RAW DATA>
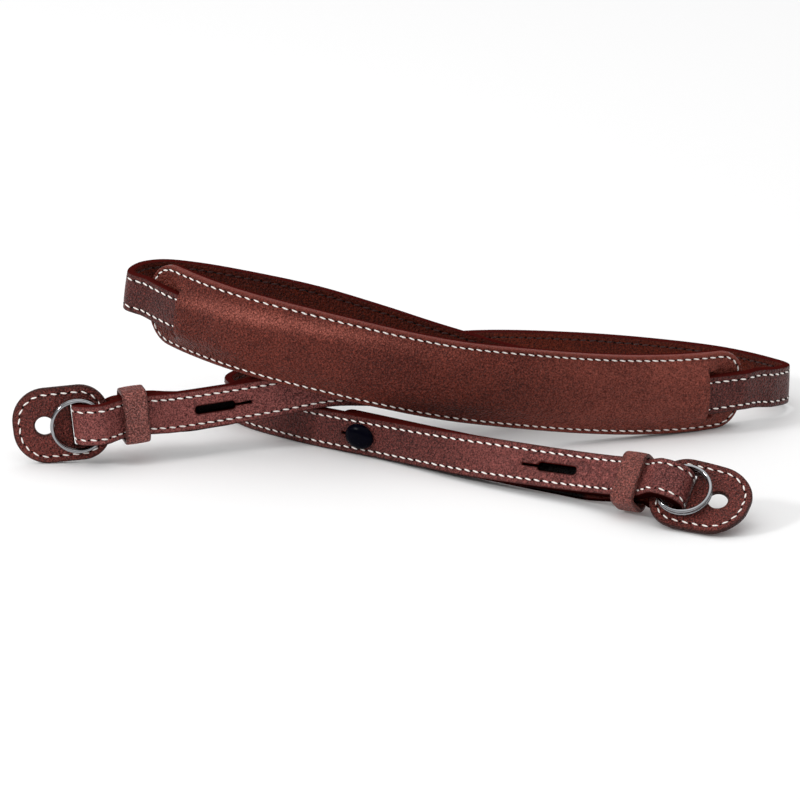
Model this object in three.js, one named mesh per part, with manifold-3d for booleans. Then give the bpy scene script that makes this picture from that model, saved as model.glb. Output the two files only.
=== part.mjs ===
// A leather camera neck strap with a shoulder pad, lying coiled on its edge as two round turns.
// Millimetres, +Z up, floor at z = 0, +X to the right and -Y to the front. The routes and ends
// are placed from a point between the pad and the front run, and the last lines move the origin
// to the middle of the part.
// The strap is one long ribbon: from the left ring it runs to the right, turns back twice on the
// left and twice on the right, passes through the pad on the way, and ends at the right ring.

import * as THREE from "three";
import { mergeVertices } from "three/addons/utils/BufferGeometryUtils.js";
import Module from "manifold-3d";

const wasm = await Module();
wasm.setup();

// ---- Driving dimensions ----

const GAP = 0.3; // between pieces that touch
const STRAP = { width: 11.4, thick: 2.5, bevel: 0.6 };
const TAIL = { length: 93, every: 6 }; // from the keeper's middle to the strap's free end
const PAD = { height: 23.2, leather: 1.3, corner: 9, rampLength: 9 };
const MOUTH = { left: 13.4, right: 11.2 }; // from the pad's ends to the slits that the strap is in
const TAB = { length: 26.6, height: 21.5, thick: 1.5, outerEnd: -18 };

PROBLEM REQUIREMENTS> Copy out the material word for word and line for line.

RESULT OF THIS TASK>
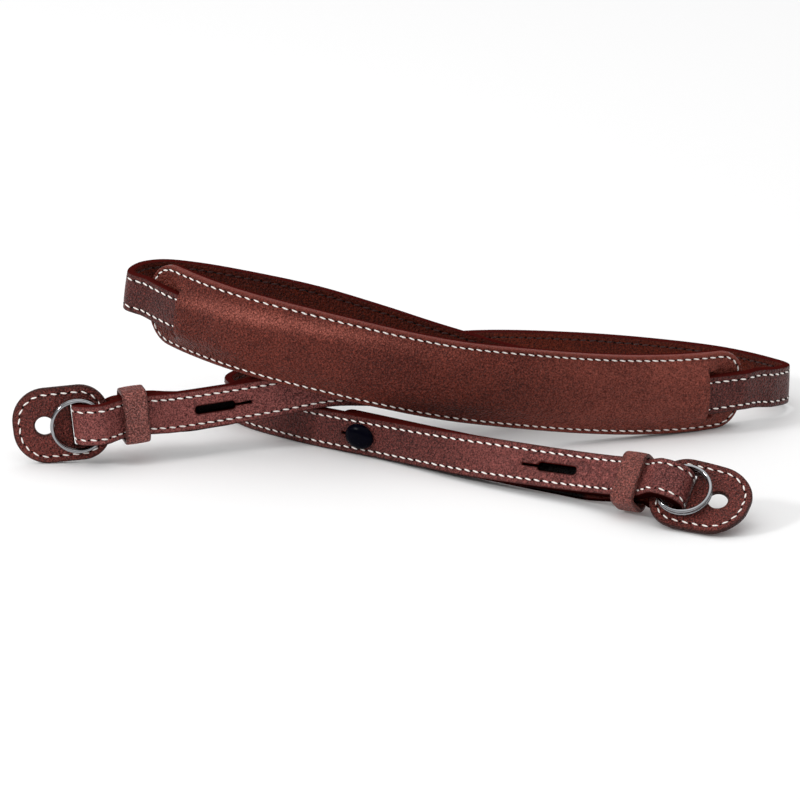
Model this object in three.js, one named mesh per part, with manifold-3d for booleans. Then give the bpy scene script that makes this picture from that model, saved as model.glb. Output the two files only.
=== part.mjs ===
// A leather camera neck strap with a shoulder pad, lying coiled on its edge as two round turns.
// Millimetres, +Z up, floor at z = 0, +X to the right and -Y to the front. The routes and ends
// are placed from a point between the pad and the front run, and the last lines move the origin
// to the middle of the part.
// The strap is one long ribbon: from the left ring it runs to the right, turns back twice on the
// left and twice on the right, passes through the pad on the way, and ends at the right ring.

import * as THREE from "three";
import { mergeVertices } from "three/addons/utils/BufferGeometryUtils.js";
import Module from "manifold-3d";

const wasm = await Module();
wasm.setup();

// ---- Driving dimensions ----

const GAP = 0.3; // between pieces that touch
const STRAP = { width: 11.4, thick: 2.5, bevel: 0.6 };
const TAIL = { length: 93, every: 6 }; // from the keeper's middle to the strap's free end
const PAD = { height: 23.2, leather: 1.3, corner: 9, rampLength: 9 };
const MOUTH = { left: 13.4, right: 11.2 }; // from the pad's ends to the slits that the strap is in
const TAB = { length: 26.6, height: 21.5, thick: 1.5, outerEnd: -18 };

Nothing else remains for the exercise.